Given exercise
Copy out the entries below precisely; nothing is to be omitted.

Data extract
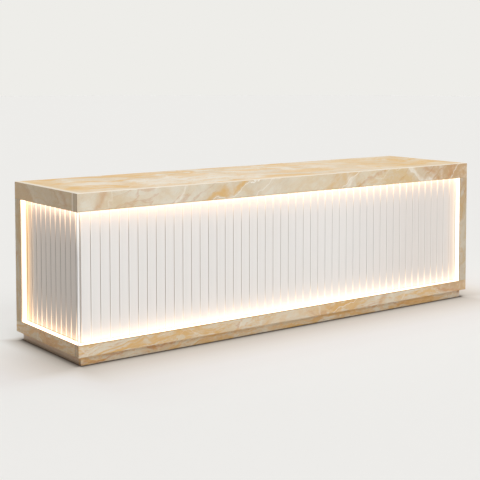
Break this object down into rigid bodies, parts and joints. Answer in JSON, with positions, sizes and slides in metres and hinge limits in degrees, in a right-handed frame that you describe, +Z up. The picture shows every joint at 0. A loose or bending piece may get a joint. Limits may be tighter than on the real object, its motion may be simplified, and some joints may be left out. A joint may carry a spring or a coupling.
{
  "type": "reception desk",
  "caption": "Long reception desk: stone counter and base, edge-lit ribbed wall on the front and one end, drawers and cupboard behind.",
  "frame": {"origin": "centre of the footprint, on the floor", "axes": "+X from the lit end to the plain end, -Y out of the ribbed front, +Y towards the staff side, +Z up"},
  "size_m": [3.56, 0.9, 1.1],
  "materials": {
    "stone": "polished, cream with gold veins",
    "ribbed_paint": "white satin lacquer on fluted fibreboard",
    "corner_bar_paint": "white powder coat",
    "light_channel": "anodised",
    "light_diffuser": "opal, lit from behind",
    "light_strip": "light strip",
    "driver_case": "powder coat",
    "foot_plastic": "black moulded",
    "bearer_timber": "planed softwood and plywood",
    "cabinet_laminate": "matt laminate",
    "front_laminate": "satin lacquer",
    "drawer_timber": "birch plywood",
    "steel": "zinc plated",
    "brass": "satin"
  },
  "bodies": {
    "desk": {"stone_top_panel": "stone", "top_fascia_front": "stone", "top_fascia_right": "stone", "top_fascia_rear": "stone", "top_fascia_left": "stone", "right_post": "stone", "left_post": "stone", "right_end_panel": "stone", "base_board_front": "stone", "base_board_right": "stone", "base_board_rear": "stone", "base_board_left": "stone", "plinth_front": "stone", "plinth_rear": "stone", "plinth_ends": "stone", "ribbed_panel_front_left": "ribbed_paint", "ribbed_panel_front_right": "ribbed_paint", "ribbed_panel_left_end": "ribbed_paint", "corner_bar": "corner_bar_paint", "led_channel_top": "light_channel", "led_channel_base": "light_channel", "led_channel_posts": "light_channel", "led_diffuser_top": "light_diffuser", "led_diffuser_base": "light_diffuser", "led_diffuser_posts": "light_diffuser", "led_strips": "light_strip", "led_driver": "driver_case", "levelling_feet": "foot_plastic", "base_bearers": "bearer_timber", "top_bearers": "bearer_timber", "top_substrate": "bearer_timber", "cabinet_floor": "cabinet_laminate", "front_backer": "cabinet_laminate", "side_boards": "cabinet_laminate", "dividers": "cabinet_laminate", "cabinet_top": "cabinet_laminate", "shelves": "cabinet_laminate", "shelf_supports": "steel", "door_pivots": "steel", "slide_fixed_members": "steel"},
    "left_door": {"left_door": "front_laminate", "left_door_knob": "brass"},
    "right_door": {"right_door": "front_laminate", "right_door_knob": "brass"},
    "drawer_1": {"drawer_1_front": "front_laminate", "drawer_1_box": "drawer_timber", "drawer_1_knob": "brass", "drawer_1_inner_members": "steel"},
    "drawer_1_runner": {"drawer_1_middle_members": "steel"},
    "drawer_2": {"drawer_2_front": "front_laminate", "drawer_2_box": "drawer_timber", "drawer_2_knob": "brass", "drawer_2_inner_members": "steel"},
    "drawer_2_runner": {"drawer_2_middle_members": "steel"},
    "drawer_3": {"drawer_3_front": "front_laminate", "drawer_3_box": "drawer_timber", "drawer_3_knob": "brass", "drawer_3_inner_members": "steel"},
    "drawer_3_runner": {"drawer_3_middle_members": "steel"}
  },
  "joints": [
    {"name": "left_door_hinge", "type": "hinge", "parent": "desk", "child": "left_door", "pos_m": [-1.718, 0.411, 0.14], "axis": [0, 0, 1], "range_deg": [0, 90]},
    {"name": "right_door_hinge", "type": "hinge", "parent": "desk", "child": "right_door", "pos_m": [-0.792, 0.411, 0.14], "axis": [0, 0, -1], "range_deg": [0, 90]},
    {"name": "drawer_1_slide", "type": "slide", "parent": "desk", "child": "drawer_1", "axis": [0, 1, 0], "range_m": [0, 0.5]},
    {"name": "drawer_1_runner_slide", "type": "slide", "parent": "desk", "child": "drawer_1_runner", "axis": [0, 1, 0], "range_m": [0, 0.25]},
    {"name": "drawer_2_slide", "type": "slide", "parent": "desk", "child": "drawer_2", "axis": [0, 1, 0], "range_m": [0, 0.5]},
    {"name": "drawer_2_runner_slide", "type": "slide", "parent": "desk", "child": "drawer_2_runner", "axis": [0, 1, 0], "range_m": [0, 0.25]},
    {"name": "drawer_3_slide", "type": "slide", "parent": "desk", "child": "drawer_3", "axis": [0, 1, 0], "range_m": [0, 0.5]},
    {"name": "drawer_3_runner_slide", "type": "slide", "parent": "desk", "child": "drawer_3_runner", "axis": [0, 1, 0], "range_m": [0, 0.25]}
  ],
  "couplings": [
    {"joint": "drawer_1_runner_slide", "follows": "drawer_1_slide", "ratio": 0.5},
    {"joint": "drawer_2_runner_slide", "follows": "drawer_2_slide", "ratio": 0.5},
    {"joint": "drawer_3_runner_slide", "follows": "drawer_3_slide", "ratio": 0.5}
  ]
}
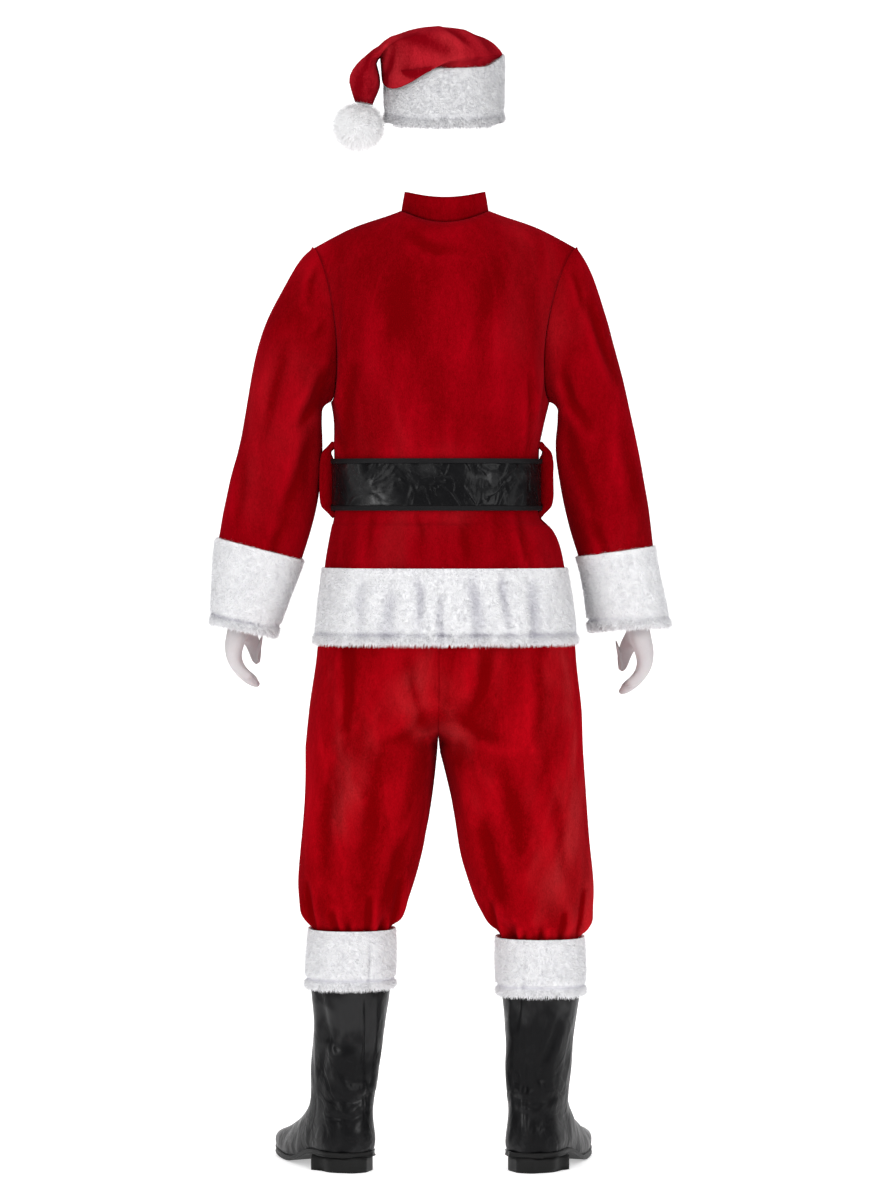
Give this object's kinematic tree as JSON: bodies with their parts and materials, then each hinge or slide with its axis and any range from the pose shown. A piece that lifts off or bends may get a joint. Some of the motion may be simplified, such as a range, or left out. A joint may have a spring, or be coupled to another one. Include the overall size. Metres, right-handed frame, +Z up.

Answer for this exercise
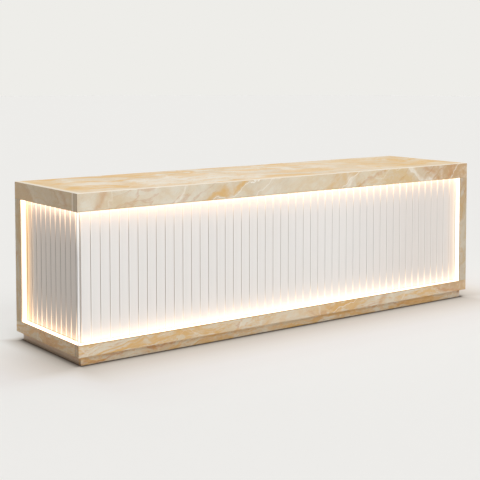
Break this object down into rigid bodies, parts and joints. Answer in JSON, with positions, sizes and slides in metres and hinge limits in degrees, in a right-handed frame that you describe, +Z up. The picture shows every joint at 0. A loose or bending piece may get a joint. Limits may be tighter than on the real object, its motion may be simplified, and some joints may be left out. A joint may carry a spring or a coupling.
{
  "type": "reception desk",
  "caption": "Long reception desk: stone counter and base, edge-lit ribbed wall on the front and one end, drawers and cupboard behind.",
  "frame": {"origin": "centre of the footprint, on the floor", "axes": "+X from the lit end to the plain end, -Y out of the ribbed front, +Y towards the staff side, +Z up"},
  "size_m": [3.56, 0.9, 1.1],
  "materials": {
    "stone": "polished, cream with gold veins",
    "ribbed_paint": "white satin lacquer on fluted fibreboard",
    "corner_bar_paint": "white powder coat",
    "light_channel": "anodised",
    "light_diffuser": "opal, lit from behind",
    "light_strip": "light strip",
    "driver_case": "powder coat",
    "foot_plastic": "black moulded",
    "bearer_timber": "planed softwood and plywood",
    "cabinet_laminate": "matt laminate",
    "front_laminate": "satin lacquer",
    "drawer_timber": "birch plywood",
    "steel": "zinc plated",
    "brass": "satin"
  },
  "bodies": {
    "desk": {"stone_top_panel": "stone", "top_fascia_front": "stone", "top_fascia_right": "stone", "top_fascia_rear": "stone", "top_fascia_left": "stone", "right_post": "stone", "left_post": "stone", "right_end_panel": "stone", "base_board_front": "stone", "base_board_right": "stone", "base_board_rear": "stone", "base_board_left": "stone", "plinth_front": "stone", "plinth_rear": "stone", "plinth_ends": "stone", "ribbed_panel_front_left": "ribbed_paint", "ribbed_panel_front_right": "ribbed_paint", "ribbed_panel_left_end": "ribbed_paint", "corner_bar": "corner_bar_paint", "led_channel_top": "light_channel", "led_channel_base": "light_channel", "led_channel_posts": "light_channel", "led_diffuser_top": "light_diffuser", "led_diffuser_base": "light_diffuser", "led_diffuser_posts": "light_diffuser", "led_strips": "light_strip", "led_driver": "driver_case", "levelling_feet": "foot_plastic", "base_bearers": "bearer_timber", "top_bearers": "bearer_timber", "top_substrate": "bearer_timber", "cabinet_floor": "cabinet_laminate", "front_backer": "cabinet_laminate", "side_boards": "cabinet_laminate", "dividers": "cabinet_laminate", "cabinet_top": "cabinet_laminate", "shelves": "cabinet_laminate", "shelf_supports": "steel", "door_pivots": "steel", "slide_fixed_members": "steel"},
    "left_door": {"left_door": "front_laminate", "left_door_knob": "brass"},
    "right_door": {"right_door": "front_laminate", "right_door_knob": "brass"},
    "drawer_1": {"drawer_1_front": "front_laminate", "drawer_1_box": "drawer_timber", "drawer_1_knob": "brass", "drawer_1_inner_members": "steel"},
    "drawer_1_runner": {"drawer_1_middle_members": "steel"},
    "drawer_2": {"drawer_2_front": "front_laminate", "drawer_2_box": "drawer_timber", "drawer_2_knob": "brass", "drawer_2_inner_members": "steel"},
    "drawer_2_runner": {"drawer_2_middle_members": "steel"},
    "drawer_3": {"drawer_3_front": "front_laminate", "drawer_3_box": "drawer_timber", "drawer_3_knob": "brass", "drawer_3_inner_members": "steel"},
    "drawer_3_runner": {"drawer_3_middle_members": "steel"}
  },
  "joints": [
    {"name": "left_door_hinge", "type": "hinge", "parent": "desk", "child": "left_door", "pos_m": [-1.718, 0.411, 0.14], "axis": [0, 0, 1], "range_deg": [0, 90]},
    {"name": "right_door_hinge", "type": "hinge", "parent": "desk", "child": "right_door", "pos_m": [-0.792, 0.411, 0.14], "axis": [0, 0, -1], "range_deg": [0, 90]},
    {"name": "drawer_1_slide", "type": "slide", "parent": "desk", "child": "drawer_1", "axis": [0, 1, 0], "range_m": [0, 0.5]},
    {"name": "drawer_1_runner_slide", "type": "slide", "parent": "desk", "child": "drawer_1_runner", "axis": [0, 1, 0], "range_m": [0, 0.25]},
    {"name": "drawer_2_slide", "type": "slide", "parent": "desk", "child": "drawer_2", "axis": [0, 1, 0], "range_m": [0, 0.5]},
    {"name": "drawer_2_runner_slide", "type": "slide", "parent": "desk", "child": "drawer_2_runner", "axis": [0, 1, 0], "range_m": [0, 0.25]},
    {"name": "drawer_3_slide", "type": "slide", "parent": "desk", "child": "drawer_3", "axis": [0, 1, 0], "range_m": [0, 0.5]},
    {"name": "drawer_3_runner_slide", "type": "slide", "parent": "desk", "child": "drawer_3_runner", "axis": [0, 1, 0], "range_m": [0, 0.25]}
  ],
  "couplings": [
    {"joint": "drawer_1_runner_slide", "follows": "drawer_1_slide", "ratio": 0.5},
    {"joint": "drawer_2_runner_slide", "follows": "drawer_2_slide", "ratio": 0.5},
    {"joint": "drawer_3_runner_slide", "follows": "drawer_3_slide", "ratio": 0.5}
  ]
}
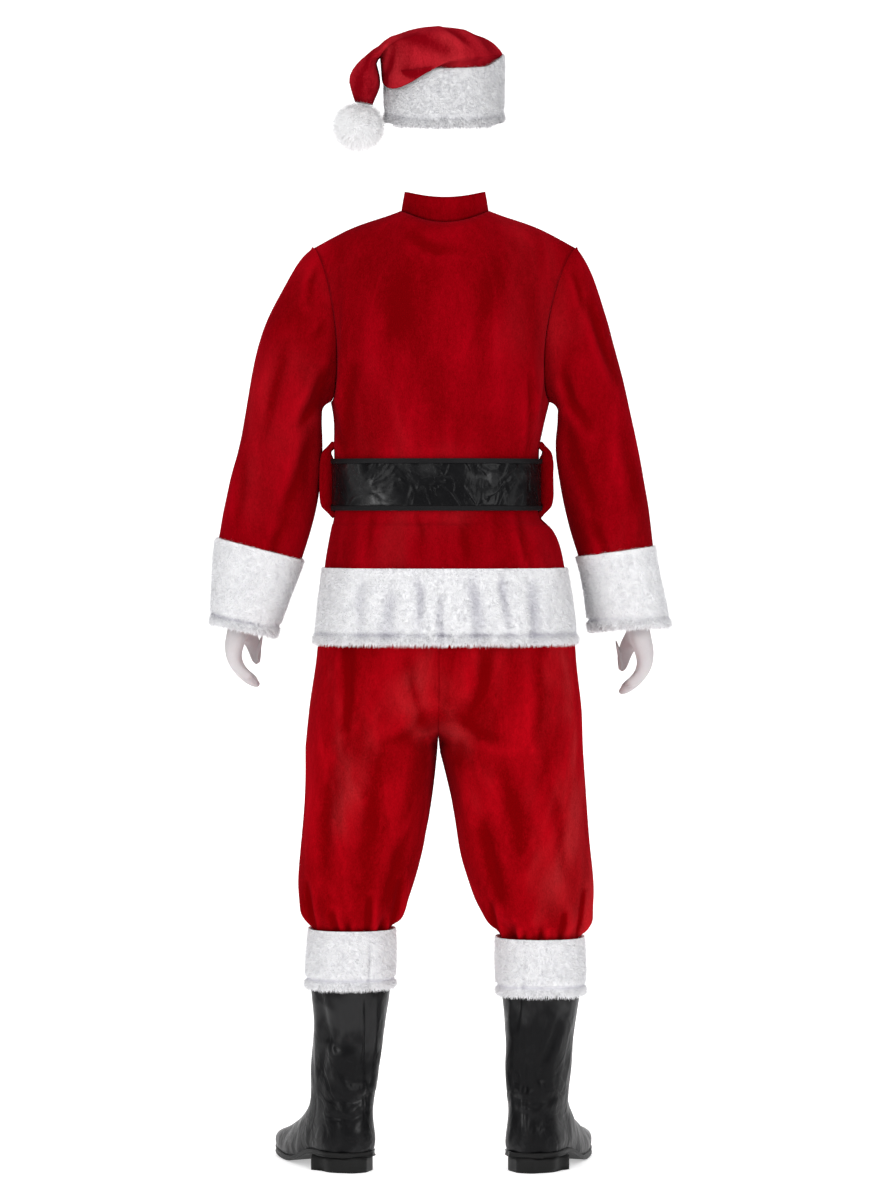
Give this object's kinematic tree as JSON: bodies with their parts and materials, then each hinge or slide with its axis and any range from the pose shown. A piece that lifts off or bends may get a joint. Some of the motion may be simplified, such as a range, or left out. A joint may have a spring, or be coupled to another one. Include the overall size. Metres, right-handed frame, +Z up.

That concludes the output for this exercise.